Comparison: Which caused a larger area change—one year of tectonic deformation or the Landers earthquake?

Your answer here:


Part (f): Maximum Shear Stress — ESS 512 ONLY#

Time estimate: 10–12 minutes

Graduate students only: Fault slip is driven by shear stress on the fault plane. The maximum shear stress in 2D is:

\[\tau_{\text{max}} = \frac{|\sigma_1 - \sigma_2|}{2}\]

where \(\sigma_1\) and \(\sigma_2\) are the principal stresses (eigenvalues from Part c).

Tasks:

  1. Calculate \(\tau_{\text{max}}\) for the Landers earthquake stress field

  2. Compare to typical fault friction stress (~10–30 MPa): Is the Landers stress change significant?

  3. Bonus conceptual question: If we assume plane stress (\(\sigma_{33} = 0\), no vertical stress), would the 3D maximum shear stress be larger or smaller than your 2D result? Explain briefly.

# ===== ESS 512 ONLY =====

# Principal stresses from Part (c)
sigma_1 =     # Pa (larger eigenvalue)
sigma_2 =     # Pa (smaller eigenvalue)

# Calculate maximum shear stress
tau_max =     # Pa

print(f'Maximum Shear Stress:')
print(f'  τ_max = {tau_max:.3e} Pa = {tau_max/1e6:.3f} MPa')

# Comparison to fault friction
fault_friction_typical = 20e6  # Pa (20 MPa, mid-range estimate)
ratio = tau_max / fault_friction_typical

print(f'\nComparison to typical fault friction (~20 MPa):')
print(f'  Ratio: {ratio:.4f} (or {ratio*100:.2f}% of frictional strength)')
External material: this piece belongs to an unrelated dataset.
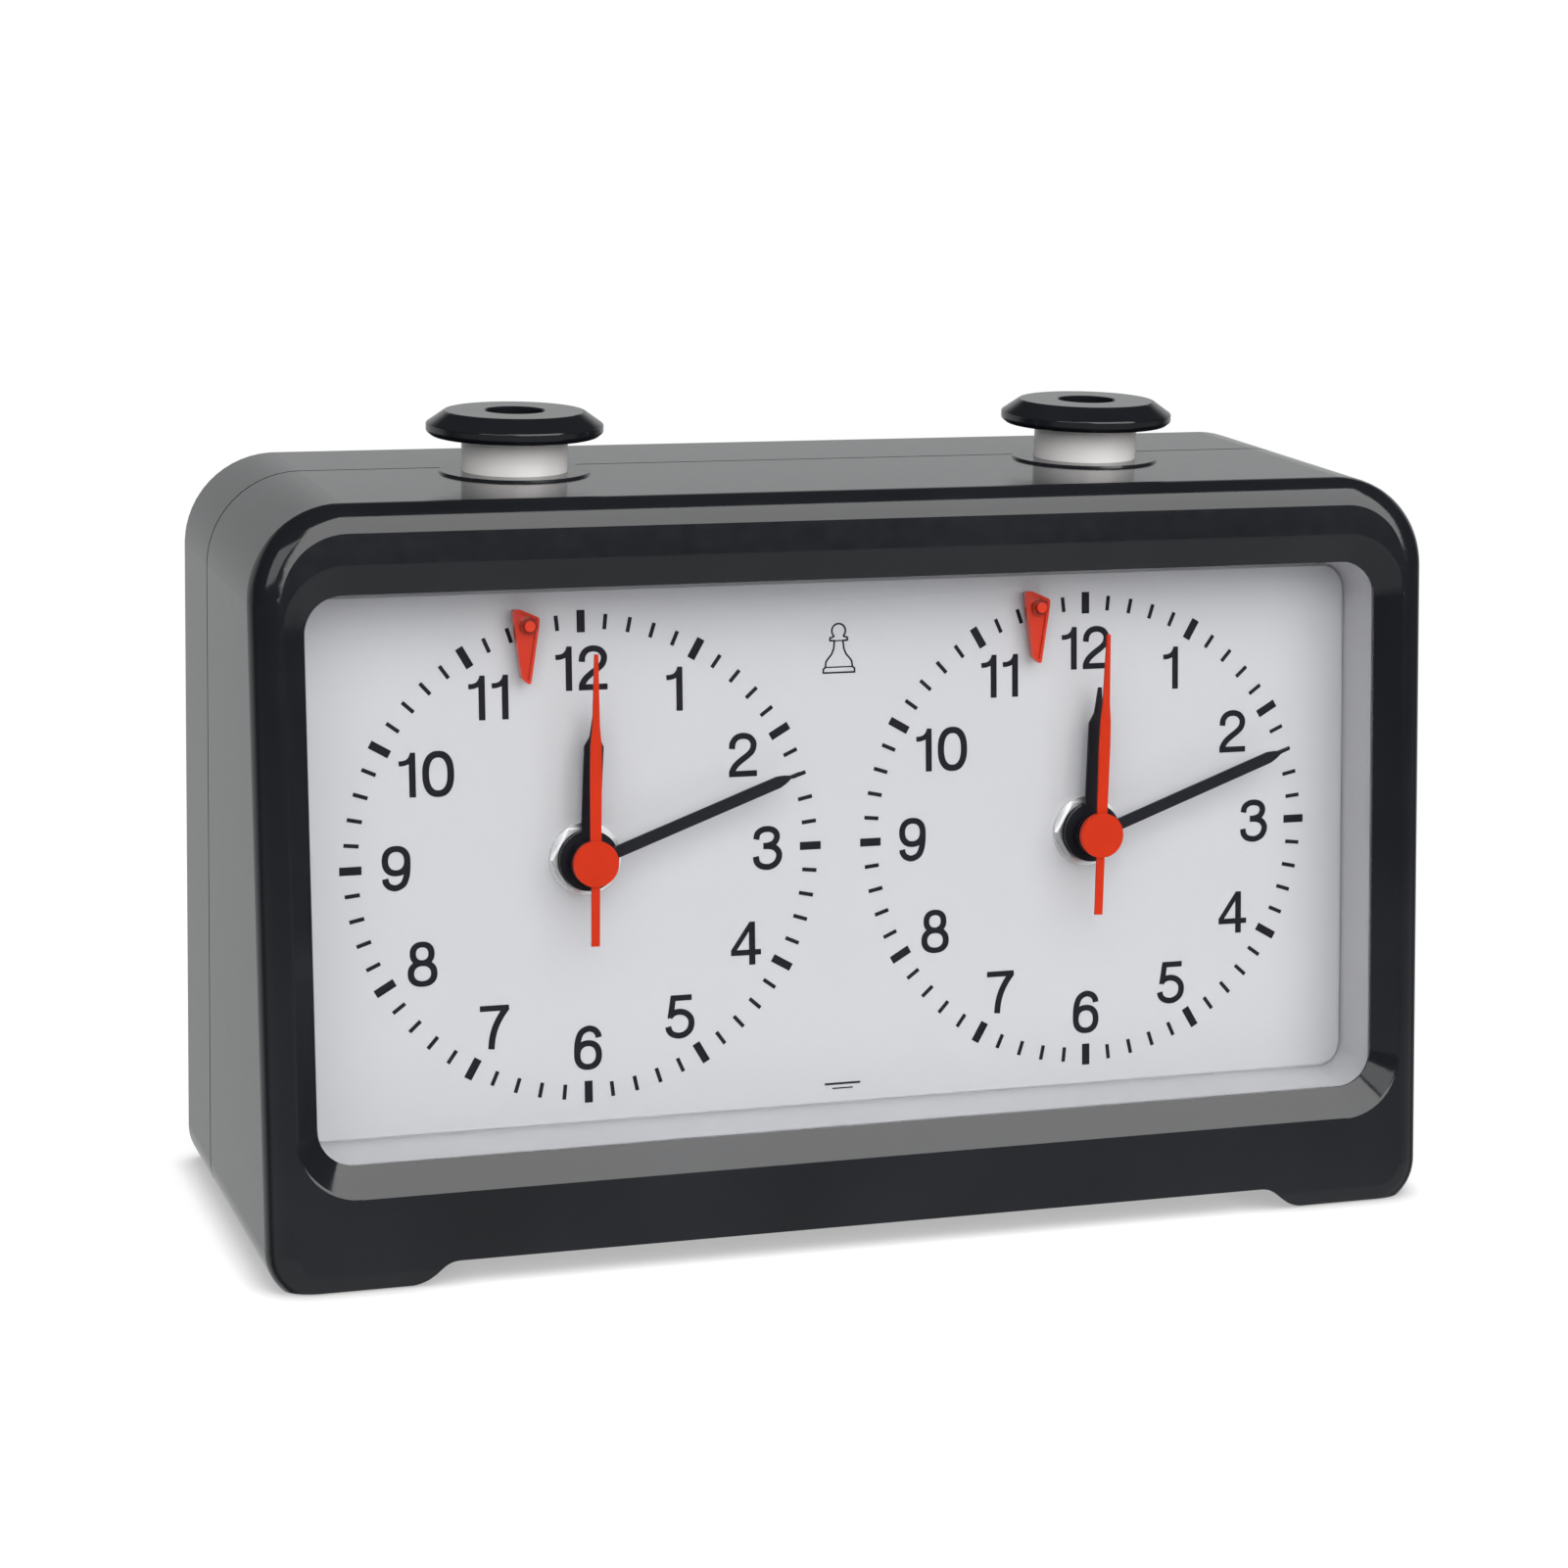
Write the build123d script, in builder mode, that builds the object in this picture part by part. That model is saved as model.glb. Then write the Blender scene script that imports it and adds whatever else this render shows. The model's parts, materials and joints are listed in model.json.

Interpretation: Is the Landers-induced shear stress significant for triggering aftershocks?

Your answer here:


Plane stress conceptual question: If \(\sigma_{33} = 0\), how would 3D \(\tau_{\text{max}}\) compare to 2D?

Your answer here:


Summary & Reflection#

You’ve now calculated:

  • ✅ Elastic constants from seismic velocities

  • ✅ Stress changes from measured strain

  • ✅ Principal stress orientations

  • ✅ Long-term vs. earthquake deformation

  • ✅ Practical applications (land area changes)

  • ✅ (ESS 512) Maximum shear stress and fault mechanics

Key Takeaway: GPS strain measurements (~\(10^{-6}\)) translate to stress changes of kPa to MPa, which accumulate over decades and can trigger earthquakes when frictional strength is exceeded.